When you have a toilet leaking brown water, it’s normal to think the worst.
Someone has either missed the bowl or the toilet is leaking contents that should be flushed away, and never seen again. No one wants to see what the toilet had for breakfast, lunch and dinner.
I was recently asked by a friend to check out her leaking toilet to see if it was something I could easily fix, without having to ring another plumber. The irony. Except it wasn’t because she didn’t trust my skills, it was simply because the house she lived in was a rental and it would be up to the real estate to contact the owner so they could organise their own plumber to fix.
Plumbing issues in rentals can be a pain in the butt to deal with as it can be a waiting game for the owner to organise a plumber to fix.
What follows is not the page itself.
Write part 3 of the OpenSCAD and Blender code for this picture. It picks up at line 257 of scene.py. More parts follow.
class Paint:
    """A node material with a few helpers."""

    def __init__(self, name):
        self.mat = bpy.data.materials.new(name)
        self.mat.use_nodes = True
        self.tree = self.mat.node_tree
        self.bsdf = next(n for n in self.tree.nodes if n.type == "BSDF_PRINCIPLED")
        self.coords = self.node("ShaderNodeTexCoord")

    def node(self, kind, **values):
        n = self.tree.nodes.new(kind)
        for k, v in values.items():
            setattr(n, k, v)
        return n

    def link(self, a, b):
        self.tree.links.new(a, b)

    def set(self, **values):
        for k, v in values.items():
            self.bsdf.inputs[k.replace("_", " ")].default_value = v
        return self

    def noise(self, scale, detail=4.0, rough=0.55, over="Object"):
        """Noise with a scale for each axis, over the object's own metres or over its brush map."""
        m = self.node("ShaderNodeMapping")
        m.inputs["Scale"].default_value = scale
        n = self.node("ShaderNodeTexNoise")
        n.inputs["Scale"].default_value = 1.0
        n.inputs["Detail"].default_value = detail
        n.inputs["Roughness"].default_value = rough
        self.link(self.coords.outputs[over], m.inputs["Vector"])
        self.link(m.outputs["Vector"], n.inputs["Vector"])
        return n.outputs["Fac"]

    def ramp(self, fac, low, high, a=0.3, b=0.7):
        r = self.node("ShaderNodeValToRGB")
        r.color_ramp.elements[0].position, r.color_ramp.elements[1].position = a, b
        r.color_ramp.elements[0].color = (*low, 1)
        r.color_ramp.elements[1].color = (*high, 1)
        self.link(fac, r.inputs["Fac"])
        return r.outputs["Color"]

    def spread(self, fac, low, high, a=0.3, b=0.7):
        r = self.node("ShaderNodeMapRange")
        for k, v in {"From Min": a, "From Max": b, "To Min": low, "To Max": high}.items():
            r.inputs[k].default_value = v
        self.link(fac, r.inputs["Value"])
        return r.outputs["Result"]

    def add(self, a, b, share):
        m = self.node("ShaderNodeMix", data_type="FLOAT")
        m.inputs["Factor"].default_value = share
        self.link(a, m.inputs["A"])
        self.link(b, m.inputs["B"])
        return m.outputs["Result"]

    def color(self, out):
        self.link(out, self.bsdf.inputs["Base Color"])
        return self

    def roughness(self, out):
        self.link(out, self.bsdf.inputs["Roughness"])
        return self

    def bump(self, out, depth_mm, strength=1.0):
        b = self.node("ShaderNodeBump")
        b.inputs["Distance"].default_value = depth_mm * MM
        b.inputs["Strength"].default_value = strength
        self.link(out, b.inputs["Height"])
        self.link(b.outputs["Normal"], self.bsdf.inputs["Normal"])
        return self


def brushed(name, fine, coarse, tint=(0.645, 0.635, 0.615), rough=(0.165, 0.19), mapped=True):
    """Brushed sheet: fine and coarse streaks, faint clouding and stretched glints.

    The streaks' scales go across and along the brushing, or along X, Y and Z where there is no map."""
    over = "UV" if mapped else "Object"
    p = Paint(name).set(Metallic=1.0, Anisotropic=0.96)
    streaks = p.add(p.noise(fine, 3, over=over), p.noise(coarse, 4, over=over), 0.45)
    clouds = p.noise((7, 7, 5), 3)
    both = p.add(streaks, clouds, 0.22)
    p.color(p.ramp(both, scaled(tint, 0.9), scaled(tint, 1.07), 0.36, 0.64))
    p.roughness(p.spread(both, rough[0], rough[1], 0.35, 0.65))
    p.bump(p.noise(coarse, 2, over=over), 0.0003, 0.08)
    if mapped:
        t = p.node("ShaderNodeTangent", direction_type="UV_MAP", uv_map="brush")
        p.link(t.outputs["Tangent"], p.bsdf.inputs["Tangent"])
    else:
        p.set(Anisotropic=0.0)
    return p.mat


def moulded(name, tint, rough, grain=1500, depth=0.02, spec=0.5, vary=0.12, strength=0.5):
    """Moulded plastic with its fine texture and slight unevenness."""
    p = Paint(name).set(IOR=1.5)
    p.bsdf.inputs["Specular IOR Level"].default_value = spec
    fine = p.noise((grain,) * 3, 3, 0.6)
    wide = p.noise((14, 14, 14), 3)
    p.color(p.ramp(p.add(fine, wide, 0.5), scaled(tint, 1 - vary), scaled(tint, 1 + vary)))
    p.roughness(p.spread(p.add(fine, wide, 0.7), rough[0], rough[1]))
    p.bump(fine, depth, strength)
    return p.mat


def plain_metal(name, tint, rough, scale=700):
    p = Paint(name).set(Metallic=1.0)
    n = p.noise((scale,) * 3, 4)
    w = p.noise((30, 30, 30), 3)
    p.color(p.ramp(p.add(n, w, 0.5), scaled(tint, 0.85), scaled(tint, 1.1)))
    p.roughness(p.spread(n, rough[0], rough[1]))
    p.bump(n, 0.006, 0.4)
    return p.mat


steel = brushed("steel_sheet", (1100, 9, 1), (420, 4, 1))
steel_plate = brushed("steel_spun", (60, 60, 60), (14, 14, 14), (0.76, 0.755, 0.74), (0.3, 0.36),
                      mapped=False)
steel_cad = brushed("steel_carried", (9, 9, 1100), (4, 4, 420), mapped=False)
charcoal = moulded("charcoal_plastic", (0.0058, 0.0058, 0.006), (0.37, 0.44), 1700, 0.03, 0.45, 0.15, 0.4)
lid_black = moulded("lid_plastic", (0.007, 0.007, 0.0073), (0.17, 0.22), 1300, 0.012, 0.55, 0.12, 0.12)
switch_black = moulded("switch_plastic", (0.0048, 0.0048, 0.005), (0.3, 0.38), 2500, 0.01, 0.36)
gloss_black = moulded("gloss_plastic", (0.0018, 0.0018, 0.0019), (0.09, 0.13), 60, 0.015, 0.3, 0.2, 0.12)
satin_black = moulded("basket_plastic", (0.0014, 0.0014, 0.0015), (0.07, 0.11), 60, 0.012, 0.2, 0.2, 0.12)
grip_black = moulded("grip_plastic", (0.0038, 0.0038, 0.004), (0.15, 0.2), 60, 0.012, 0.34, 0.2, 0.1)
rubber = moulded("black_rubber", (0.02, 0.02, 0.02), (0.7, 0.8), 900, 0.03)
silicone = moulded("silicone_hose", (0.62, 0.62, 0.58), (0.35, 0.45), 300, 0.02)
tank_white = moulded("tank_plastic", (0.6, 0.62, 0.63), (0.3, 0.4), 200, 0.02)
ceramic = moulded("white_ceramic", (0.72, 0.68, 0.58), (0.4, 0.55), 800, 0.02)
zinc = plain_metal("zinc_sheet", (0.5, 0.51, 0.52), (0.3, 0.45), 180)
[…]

Nevertheless, I headed out to see what was causing this brown water to leak from the toilet.
Thankfully, on inspection I could see immediately that it wasn’t waste water, despite its brown appearance. The leak was coming from the toilet cistern, which was being fed by a rainwater tank.
Rainwater is notorious for turning brown over time which is caused by a sludge that builds up at the bottom of the tank. The sludge is caused from dust, bird droppings, dirt and whatever sediment settles on the roof which gets washed away by the rain and travels along the gutters and downpipe, where it gets caught into your rainwater tank. When it sits in the tank, it congeals to create a brown/black sludge and this is what can give tank water that brown colour.
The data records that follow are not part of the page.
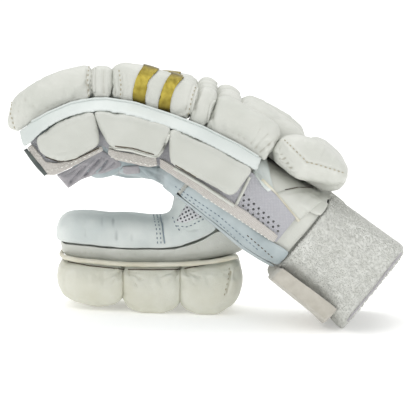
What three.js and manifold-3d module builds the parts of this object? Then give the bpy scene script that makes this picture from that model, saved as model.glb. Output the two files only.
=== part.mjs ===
// Cricket batting glove for the left hand, in millimetres.
// X runs from the fingertips to the wrist, Y from the little finger's side to the thumb's side, Z is up.
import * as THREE from 'three';
import { mergeVertices } from 'three/addons/utils/BufferGeometryUtils.js';
import Module from 'manifold-3d';

const wasm = await Module();
wasm.setup();

// Side view
const gloveLength = 258; // fingertips to the wristband's end
const gloveHeight = 173; // floor to the top of the finger rolls

// Hand and fingers
const handWidth = 96;
const wristWidth = 86;
const wall = 2; // leather and fabric walls
const skin = 1.5; // a single layer laid over a wall
const clearance = 0.3; // between neighbouring pieces
const stallDepth = 48; // back to palm side of a finger stall
const littleDepth = 30; // the same on the little finger, behind the side blocks
const stallGap = 0.8; // between the fingers and the hand

// Foam on the back
const padHeight = 22.5;
const rollGroove = 2.2; // valley between two fingers' rolls
const backHeight = 24.6;
const stripeSkin = 0.6;

// Little finger's side
const barReach = 14; // how far the side bar stands out from the hand
const barDrop = 7.5; // height of its slope
const blockThickness = 14;
const blockEdge = 2.6; // rounding of the blocks' outer edges
const blockRadius = 3.2; // rounding of their corners in the side view
const bindingThickness = 2.2;
const meshHole = 1.7; // diameter of the holes in the side panel
const meshPitch = 4.3; // spacing of the holes along a row
const meshRowPitch = 2.7;

// Thumb
const thumbLength = 125;
const thumbWidth = 38;
const thumbPadWidth = 58;
const thumbSide = 29; // thumb's middle, from the middle of the hand
const pipingHeight = 3.6;
const pipingDepth = 3.4;

// Wristband
const bandWall = 3.2;
const strapThickness = 2.6;
const strapRise = 11; // how far the strap's loose edge stands off the band
const bandYaw = 4.5; // how much shorter the band is on the little finger's side, and longer on the thumb's
const cuffWidth = 92;

// The tables below follow the glove with its floor line sloping; it is levelled at the end
const restTilt = THREE.MathUtils.degToRad(1.9);
const floorRise = 0.6; // height of that floor line below the middle of the glove

const nearSide = -handWidth / 2;
const fingerPitch = handWidth / 4;
const v3 = (x, y, z) => new THREE.Vector3(x, y, z);
const v2 = (x, y) => new THREE.Vector2(x, y);
const alongX = (share) => (share - 0.5) * gloveLength;
const heightZ = (share) => share * gloveHeight;
const inShare = (length) => length / gloveLength;
const bend = (value, squareness) => Math.sign(value) * Math.abs(value) ** (2 / squareness);
const floorAt = (x) => floorRise - Math.tan(restTilt) * x;
const clamp = (value) => Math.min(1, Math.max(0, value));

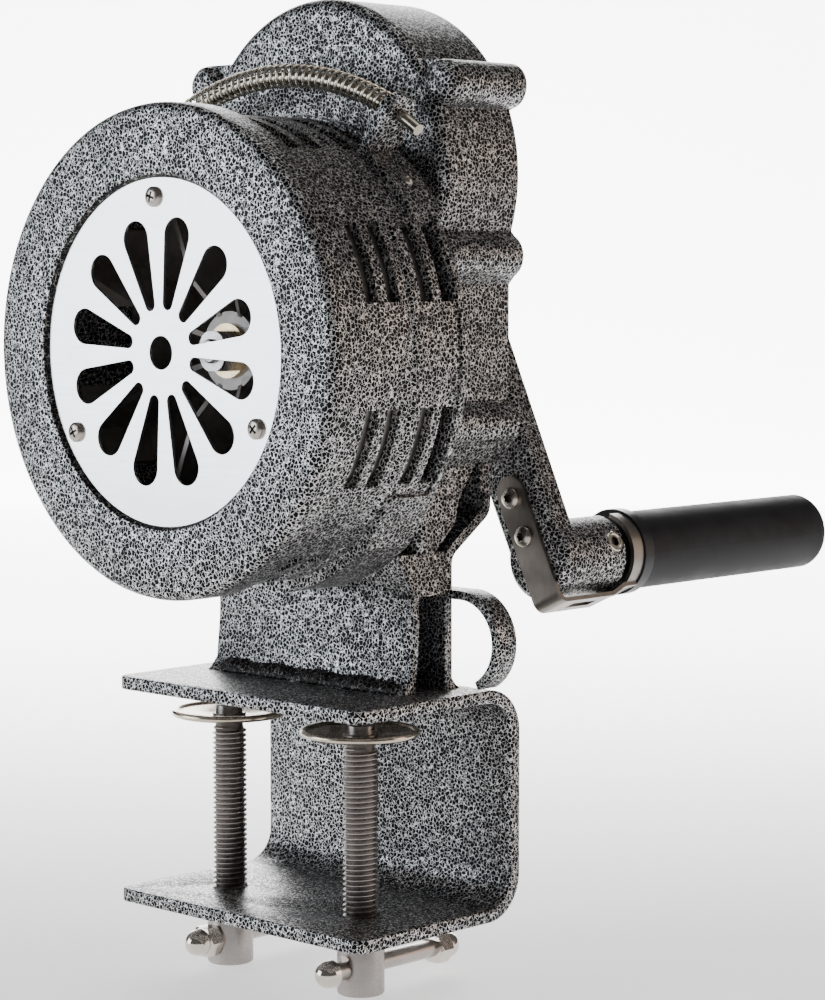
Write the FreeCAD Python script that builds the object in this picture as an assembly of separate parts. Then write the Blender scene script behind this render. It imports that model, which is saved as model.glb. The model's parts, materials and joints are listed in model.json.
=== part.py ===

It is recommended rainwater tanks should be cleaned every year, but it’s one of those household maintenance chores that is lost by the wayside as another thing to do. If your rainwater tank is used for drinking, it is IMPERATIVE to follow a maintenance routine or you will get sick.
For most domestic households in Australia, a rainwater tank is used for outdoor use or used to fill toilet cisterns, as was the installation at this rental house.
Because the toilet is a close coupled toilet, I couldn’t see where the leak was coming from inside the toilet, but my guess is it’s between the connection of the toilet cistern and pan – possibly the donut rubber seal may need to be replaced to stop the water running through the back of the pan. The waste pan collar was dry so I could confirm it definitely wasn’t waste water.
Whenever a leak like this occurs, it’s a good idea to get a plumber to fix it as soon as possible.
To remove the brown colour in tank water, your local irrigation store will advise on the right chemical that can be added to the water to control the bacteria and fungus in the water. The World Health Organisation recommends Chlorine Dioxide for drinking water, but for tank water that is used for cleaning outside or used to fill toilet cisterns, a different product may be recommended. I recommend Total Eden for water tank needs so check with them on the right approach.
Have you ever experienced a toilet leaking brown water? Or have you had a leak that has left you baffled?